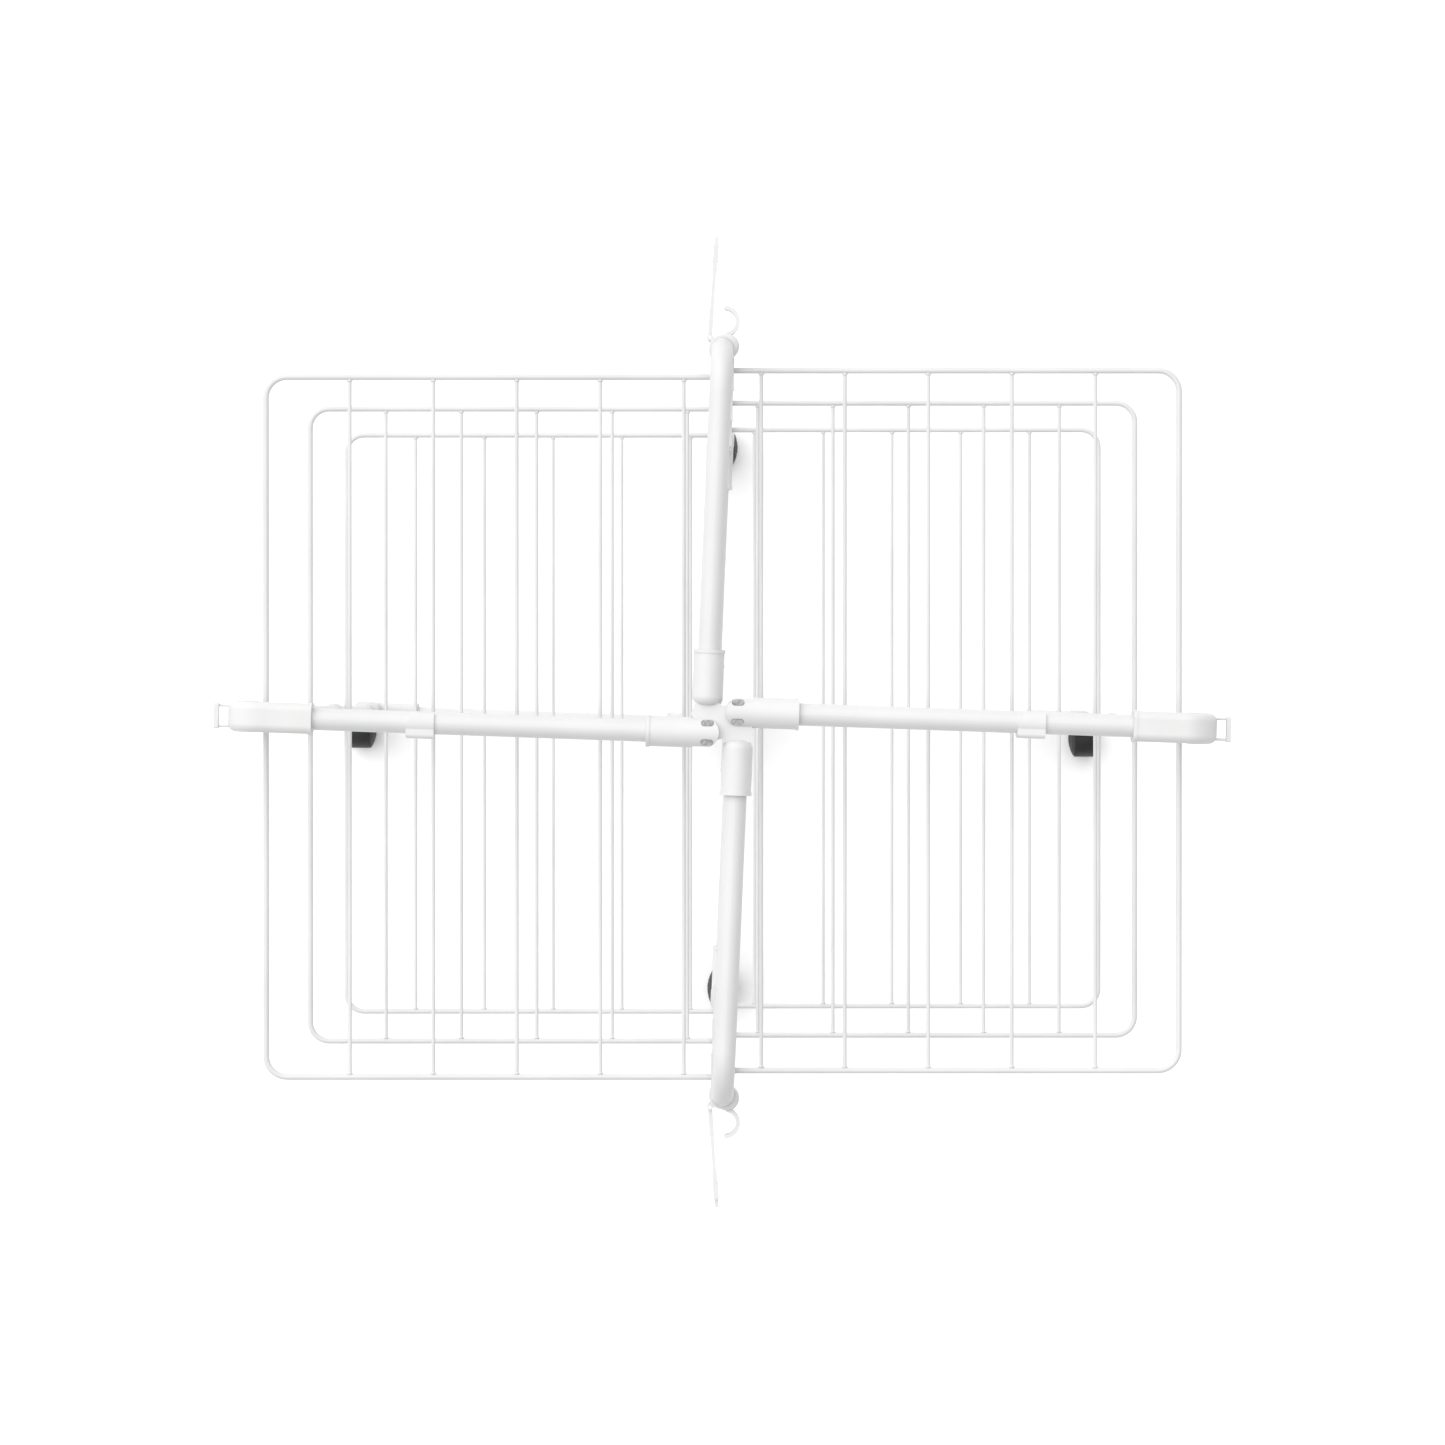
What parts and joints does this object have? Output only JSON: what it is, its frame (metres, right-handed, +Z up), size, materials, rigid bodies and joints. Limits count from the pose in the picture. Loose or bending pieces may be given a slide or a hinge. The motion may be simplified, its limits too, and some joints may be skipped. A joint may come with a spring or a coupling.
{
  "type": "folding tower drying rack on casters",
  "caption": "Free-standing folding clothes airer: hinged tube frames on a pinwheel hub, wire shelves that fold flat, hanger arms, hooks and twin-wheel casters.",
  "frame": {"origin": "on the floor under the axis of the hub, at the centre of the footprint", "axes": "+Z up, +X to the right along the folding frames, +Y to the back along the fixed frame"},
  "size_m": [1.017, 0.9646, 1.4497],
  "materials": {
    "white_tube": "smooth white powder coat, satin",
    "white_wire": "white powder coat on steel wire, satin",
    "white_plastic": "moulded white plastic, fine satin",
    "black_plastic": "moulded black plastic",
    "black_tread": "black caster wheel, dull",
    "black_steel": "blackened screws in dark cups",
    "steel": "zinc-plated steel"
  },
  "bodies": {
    "centre_frame": {"bottom_tube_back": "white_tube", "bottom_tube_front": "white_tube", "caster_housing_back": "black_plastic", "caster_housing_front": "black_plastic", "collar_back": "white_plastic", "collar_front": "white_plastic", "elbow_back_bottom": "white_plastic", "elbow_front_bottom": "white_plastic", "frame_tube_back": "white_tube", "frame_tube_front": "white_tube", "hanger_pin_back": "steel", "hanger_pin_front": "steel", "hub_bottom": "white_plastic", "hub_pins_bottom": "steel", "hub_pins_top": "steel", "hub_top": "white_plastic", "shelf_brackets_back": "white_plastic", "shelf_brackets_front": "white_plastic", "sleeve_back_bottom": "white_plastic", "sleeve_back_top": "white_plastic", "sleeve_front_bottom": "white_plastic", "sleeve_front_top": "white_plastic"},
    "left_frame": {"bottom_tube_left": "white_tube", "elbow_left_bottom": "white_plastic", "elbow_left_top": "white_plastic", "fold_clip_left": "white_plastic", "hanger_eye_left": "white_plastic", "post_left": "white_tube", "screws_left": "black_steel", "shelf_clips_left": "white_plastic", "sleeve_left_bottom": "white_plastic", "sleeve_left_top": "white_plastic", "top_tube_left": "white_tube"},
    "right_frame": {"bottom_tube_right": "white_tube", "elbow_right_bottom": "white_plastic", "elbow_right_top": "white_plastic", "fold_clip_right": "white_plastic", "hanger_eye_right": "white_plastic", "post_right": "white_tube", "screws_right": "black_steel", "shelf_clips_right": "white_plastic", "sleeve_right_bottom": "white_plastic", "sleeve_right_top": "white_plastic", "top_tube_right": "white_tube"},
    "shelf_left_top": {"shelf_left_top": "white_wire"},
    "shelf_left_middle": {"shelf_left_middle": "white_wire"},
    "shelf_left_bottom": {"shelf_left_bottom": "white_wire"},
    "shelf_right_top": {"shelf_right_top": "white_wire"},
    "shelf_right_middle": {"shelf_right_middle": "white_wire"},
    "shelf_right_bottom": {"shelf_right_bottom": "white_wire"},
    "hanger_back": {"hanger_arm_back": "white_plastic"},
    "wheels_back": {"wheels_back": "black_tread"},
    "hanger_front": {"hanger_arm_front": "white_plastic"},
    "wheels_front": {"wheels_front": "black_tread"},
    "caster_left": {"caster_housing_left": "black_plastic"},
    "wheels_left": {"wheels_left": "black_tread"},
    "caster_right": {"caster_housing_right": "black_plastic"},
    "wheels_right": {"wheels_right": "black_tread"}
  },
  "joints": [
    {"name": "left_fold", "type": "hinge", "parent": "centre_frame", "child": "left_frame", "pos_m": [-0.018, -0.01, 0.75], "axis": [0, 0, 1], "range_deg": [0, 90]},
    {"name": "right_fold", "type": "hinge", "parent": "centre_frame", "child": "right_frame", "pos_m": [0.018, 0.01, 0.75], "axis": [0, 0, 1], "range_deg": [0, 90]},
    {"name": "left_top_shelf_fold", "type": "hinge", "parent": "centre_frame", "child": "shelf_left_top", "pos_m": [-0.007, 0, 1.36], "axis": [0, -1, 0], "range_deg": [0, 88]},
    {"name": "left_middle_shelf_fold", "type": "hinge", "parent": "centre_frame", "child": "shelf_left_middle", "pos_m": [-0.007, 0, 0.952], "axis": [0, -1, 0], "range_deg": [0, 88]},
    {"name": "left_bottom_shelf_fold", "type": "hinge", "parent": "centre_frame", "child": "shelf_left_bottom", "pos_m": [-0.007, 0, 0.544], "axis": [0, -1, 0], "range_deg": [0, 88]},
    {"name": "right_top_shelf_fold", "type": "hinge", "parent": "centre_frame", "child": "shelf_right_top", "pos_m": [0.007, 0, 1.36], "axis": [0, 1, 0], "range_deg": [0, 88]},
    {"name": "right_middle_shelf_fold", "type": "hinge", "parent": "centre_frame", "child": "shelf_right_middle", "pos_m": [0.007, 0, 0.952], "axis": [0, 1, 0], "range_deg": [0, 88]},
    {"name": "right_bottom_shelf_fold", "type": "hinge", "parent": "centre_frame", "child": "shelf_right_bottom", "pos_m": [0.007, 0, 0.544], "axis": [0, 1, 0], "range_deg": [0, 88]},
    {"name": "back_hanger_swing", "type": "hinge", "parent": "centre_frame", "child": "hanger_back", "pos_m": [-0.0125, 0.3821, 1.3825], "axis": [0, 0, 1], "range_deg": [0, 155]},
    {"name": "front_hanger_swing", "type": "hinge", "parent": "centre_frame", "child": "hanger_front", "pos_m": [-0.0125, -0.3821, 1.3825], "axis": [0, 0, -1], "range_deg": [0, 155]},
    {"name": "back_wheels_spin", "type": "hinge", "parent": "centre_frame", "child": "wheels_back", "pos_m": [0, 0.3655, 0.024], "axis": [1, 0, 0], "continuous": true},
    {"name": "front_wheels_spin", "type": "hinge", "parent": "centre_frame", "child": "wheels_front", "pos_m": [0, -0.3655, 0.024], "axis": [1, 0, 0], "continuous": true},
    {"name": "left_caster_swivel", "type": "hinge", "parent": "left_frame", "child": "caster_left", "pos_m": [-0.488, 0.006, 0.06], "axis": [0, 0, 1], "continuous": true},
    {"name": "left_wheels_spin", "type": "hinge", "parent": "caster_left", "child": "wheels_left", "pos_m": [-0.488, -0.015, 0.024], "axis": [1, 0, 0], "continuous": true},
    {"name": "right_caster_swivel", "type": "hinge", "parent": "right_frame", "child": "caster_right", "pos_m": [0.488, -0.006, 0.06], "axis": [0, 0, 1], "continuous": true},
    {"name": "right_wheels_spin", "type": "hinge", "parent": "caster_right", "child": "wheels_right", "pos_m": [0.488, -0.027, 0.024], "axis": [1, 0, 0], "continuous": true}
  ],
  "couplings": [
    {"joint": "left_top_shelf_fold", "follows": "left_fold", "ratio": 0.9777},
    {"joint": "left_middle_shelf_fold", "follows": "left_fold", "ratio": 0.9777},
    {"joint": "left_bottom_shelf_fold", "follows": "left_fold", "ratio": 0.9777},
    {"joint": "right_top_shelf_fold", "follows": "right_fold", "ratio": 0.9777},
    {"joint": "right_middle_shelf_fold", "follows": "right_fold", "ratio": 0.9777},
    {"joint": "right_bottom_shelf_fold", "follows": "right_fold", "ratio": 0.9777}
  ]
}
###
● GIVEN TASK
Quote the material exactly, leaving nothing out.

● ANSWER
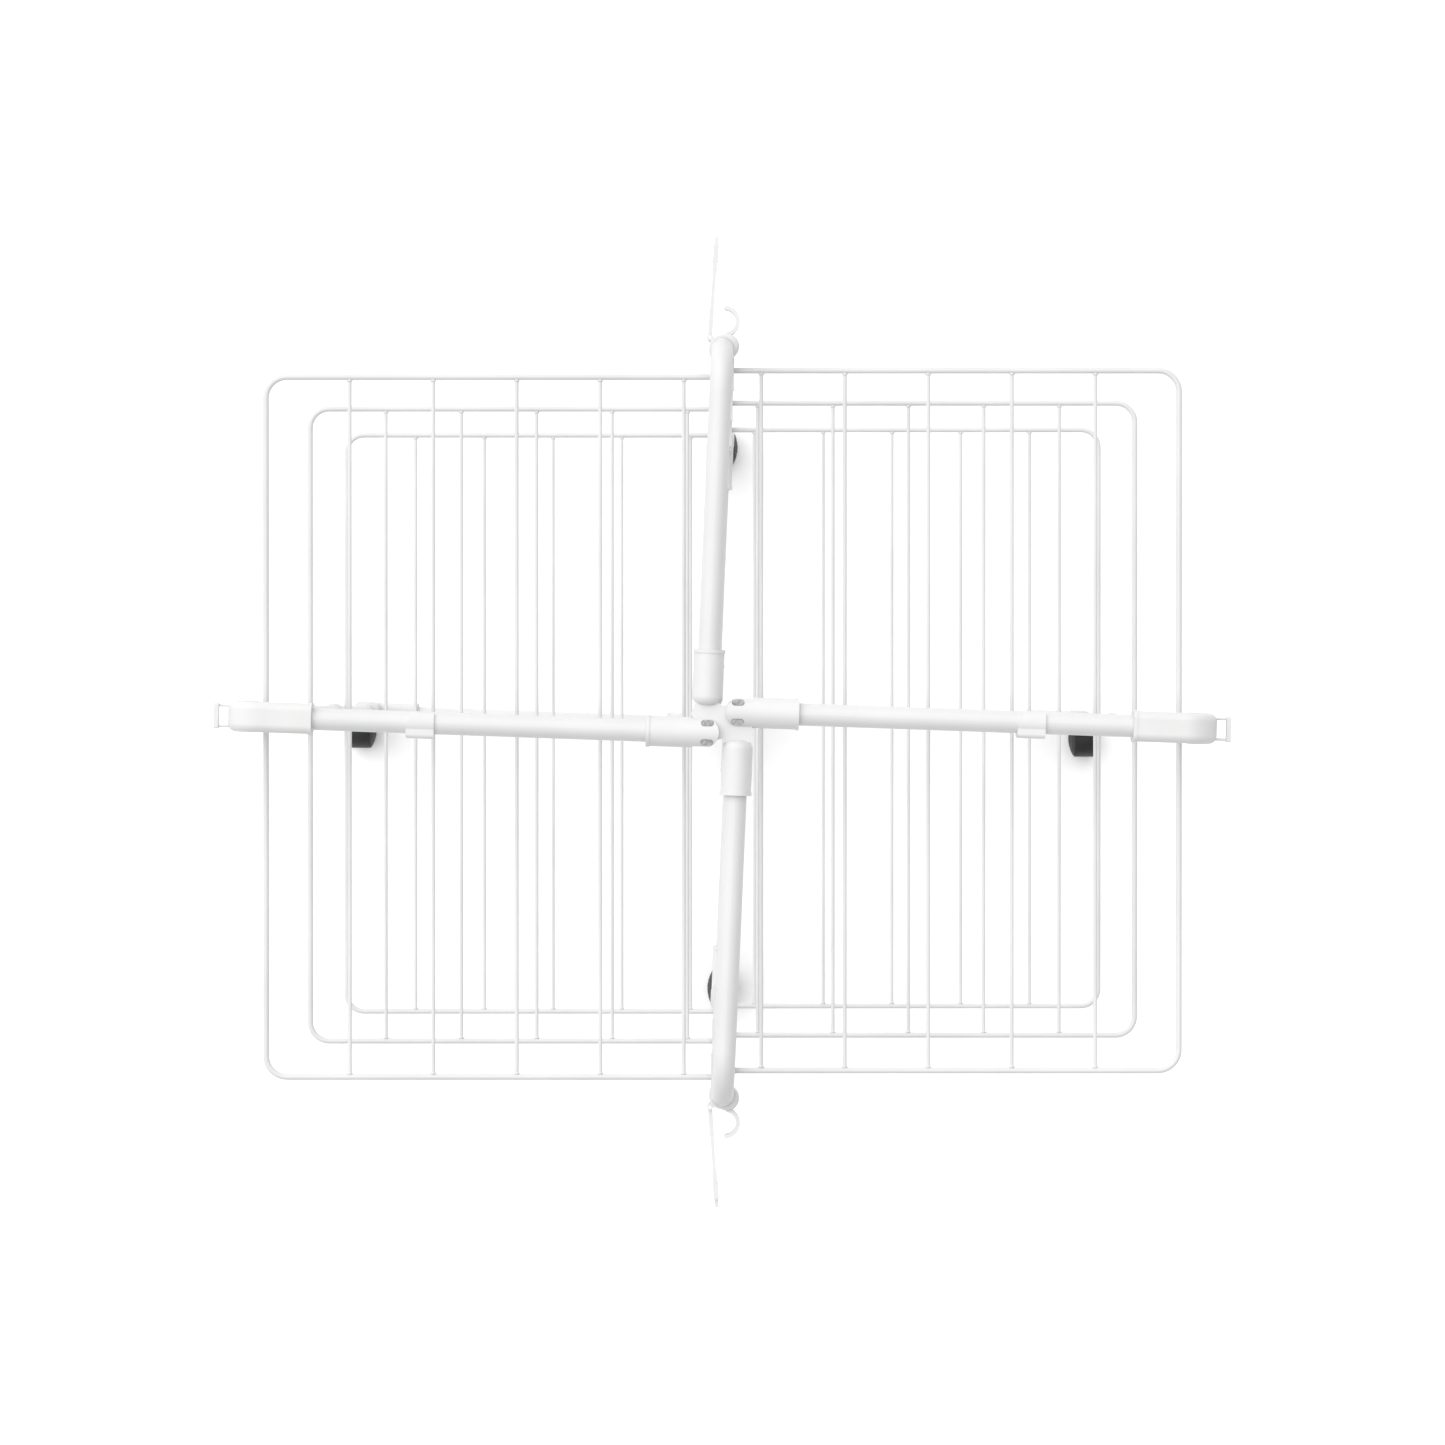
What parts and joints does this object have? Output only JSON: what it is, its frame (metres, right-handed, +Z up), size, materials, rigid bodies and joints. Limits count from the pose in the picture. Loose or bending pieces may be given a slide or a hinge. The motion may be simplified, its limits too, and some joints may be skipped. A joint may come with a spring or a coupling.
{
  "type": "folding tower drying rack on casters",
  "caption": "Free-standing folding clothes airer: hinged tube frames on a pinwheel hub, wire shelves that fold flat, hanger arms, hooks and twin-wheel casters.",
  "frame": {"origin": "on the floor under the axis of the hub, at the centre of the footprint", "axes": "+Z up, +X to the right along the folding frames, +Y to the back along the fixed frame"},
  "size_m": [1.017, 0.9646, 1.4497],
  "materials": {
    "white_tube": "smooth white powder coat, satin",
    "white_wire": "white powder coat on steel wire, satin",
    "white_plastic": "moulded white plastic, fine satin",
    "black_plastic": "moulded black plastic",
    "black_tread": "black caster wheel, dull",
    "black_steel": "blackened screws in dark cups",
    "steel": "zinc-plated steel"
  },
  "bodies": {
    "centre_frame": {"bottom_tube_back": "white_tube", "bottom_tube_front": "white_tube", "caster_housing_back": "black_plastic", "caster_housing_front": "black_plastic", "collar_back": "white_plastic", "collar_front": "white_plastic", "elbow_back_bottom": "white_plastic", "elbow_front_bottom": "white_plastic", "frame_tube_back": "white_tube", "frame_tube_front": "white_tube", "hanger_pin_back": "steel", "hanger_pin_front": "steel", "hub_bottom": "white_plastic", "hub_pins_bottom": "steel", "hub_pins_top": "steel", "hub_top": "white_plastic", "shelf_brackets_back": "white_plastic", "shelf_brackets_front": "white_plastic", "sleeve_back_bottom": "white_plastic", "sleeve_back_top": "white_plastic", "sleeve_front_bottom": "white_plastic", "sleeve_front_top": "white_plastic"},
    "left_frame": {"bottom_tube_left": "white_tube", "elbow_left_bottom": "white_plastic", "elbow_left_top": "white_plastic", "fold_clip_left": "white_plastic", "hanger_eye_left": "white_plastic", "post_left": "white_tube", "screws_left": "black_steel", "shelf_clips_left": "white_plastic", "sleeve_left_bottom": "white_plastic", "sleeve_left_top": "white_plastic", "top_tube_left": "white_tube"},
    "right_frame": {"bottom_tube_right": "white_tube", "elbow_right_bottom": "white_plastic", "elbow_right_top": "white_plastic", "fold_clip_right": "white_plastic", "hanger_eye_right": "white_plastic", "post_right": "white_tube", "screws_right": "black_steel", "shelf_clips_right": "white_plastic", "sleeve_right_bottom": "white_plastic", "sleeve_right_top": "white_plastic", "top_tube_right": "white_tube"},
    "shelf_left_top": {"shelf_left_top": "white_wire"},
    "shelf_left_middle": {"shelf_left_middle": "white_wire"},
    "shelf_left_bottom": {"shelf_left_bottom": "white_wire"},
    "shelf_right_top": {"shelf_right_top": "white_wire"},
    "shelf_right_middle": {"shelf_right_middle": "white_wire"},
    "shelf_right_bottom": {"shelf_right_bottom": "white_wire"},
    "hanger_back": {"hanger_arm_back": "white_plastic"},
    "wheels_back": {"wheels_back": "black_tread"},
    "hanger_front": {"hanger_arm_front": "white_plastic"},
    "wheels_front": {"wheels_front": "black_tread"},
    "caster_left": {"caster_housing_left": "black_plastic"},
    "wheels_left": {"wheels_left": "black_tread"},
    "caster_right": {"caster_housing_right": "black_plastic"},
    "wheels_right": {"wheels_right": "black_tread"}
  },
  "joints": [
    {"name": "left_fold", "type": "hinge", "parent": "centre_frame", "child": "left_frame", "pos_m": [-0.018, -0.01, 0.75], "axis": [0, 0, 1], "range_deg": [0, 90]},
    {"name": "right_fold", "type": "hinge", "parent": "centre_frame", "child": "right_frame", "pos_m": [0.018, 0.01, 0.75], "axis": [0, 0, 1], "range_deg": [0, 90]},
    {"name": "left_top_shelf_fold", "type": "hinge", "parent": "centre_frame", "child": "shelf_left_top", "pos_m": [-0.007, 0, 1.36], "axis": [0, -1, 0], "range_deg": [0, 88]},
    {"name": "left_middle_shelf_fold", "type": "hinge", "parent": "centre_frame", "child": "shelf_left_middle", "pos_m": [-0.007, 0, 0.952], "axis": [0, -1, 0], "range_deg": [0, 88]},
    {"name": "left_bottom_shelf_fold", "type": "hinge", "parent": "centre_frame", "child": "shelf_left_bottom", "pos_m": [-0.007, 0, 0.544], "axis": [0, -1, 0], "range_deg": [0, 88]},
    {"name": "right_top_shelf_fold", "type": "hinge", "parent": "centre_frame", "child": "shelf_right_top", "pos_m": [0.007, 0, 1.36], "axis": [0, 1, 0], "range_deg": [0, 88]},
    {"name": "right_middle_shelf_fold", "type": "hinge", "parent": "centre_frame", "child": "shelf_right_middle", "pos_m": [0.007, 0, 0.952], "axis": [0, 1, 0], "range_deg": [0, 88]},
    {"name": "right_bottom_shelf_fold", "type": "hinge", "parent": "centre_frame", "child": "shelf_right_bottom", "pos_m": [0.007, 0, 0.544], "axis": [0, 1, 0], "range_deg": [0, 88]},
    {"name": "back_hanger_swing", "type": "hinge", "parent": "centre_frame", "child": "hanger_back", "pos_m": [-0.0125, 0.3821, 1.3825], "axis": [0, 0, 1], "range_deg": [0, 155]},
    {"name": "front_hanger_swing", "type": "hinge", "parent": "centre_frame", "child": "hanger_front", "pos_m": [-0.0125, -0.3821, 1.3825], "axis": [0, 0, -1], "range_deg": [0, 155]},
    {"name": "back_wheels_spin", "type": "hinge", "parent": "centre_frame", "child": "wheels_back", "pos_m": [0, 0.3655, 0.024], "axis": [1, 0, 0], "continuous": true},
    {"name": "front_wheels_spin", "type": "hinge", "parent": "centre_frame", "child": "wheels_front", "pos_m": [0, -0.3655, 0.024], "axis": [1, 0, 0], "continuous": true},
    {"name": "left_caster_swivel", "type": "hinge", "parent": "left_frame", "child": "caster_left", "pos_m": [-0.488, 0.006, 0.06], "axis": [0, 0, 1], "continuous": true},
    {"name": "left_wheels_spin", "type": "hinge", "parent": "caster_left", "child": "wheels_left", "pos_m": [-0.488, -0.015, 0.024], "axis": [1, 0, 0], "continuous": true},
    {"name": "right_caster_swivel", "type": "hinge", "parent": "right_frame", "child": "caster_right", "pos_m": [0.488, -0.006, 0.06], "axis": [0, 0, 1], "continuous": true},
    {"name": "right_wheels_spin", "type": "hinge", "parent": "caster_right", "child": "wheels_right", "pos_m": [0.488, -0.027, 0.024], "axis": [1, 0, 0], "continuous": true}
  ],
  "couplings": [
    {"joint": "left_top_shelf_fold", "follows": "left_fold", "ratio": 0.9777},
    {"joint": "left_middle_shelf_fold", "follows": "left_fold", "ratio": 0.9777},
    {"joint": "left_bottom_shelf_fold", "follows": "left_fold", "ratio": 0.9777},
    {"joint": "right_top_shelf_fold", "follows": "right_fold", "ratio": 0.9777},
    {"joint": "right_middle_shelf_fold", "follows": "right_fold", "ratio": 0.9777},
    {"joint": "right_bottom_shelf_fold", "follows": "right_fold", "ratio": 0.9777}
  ]
}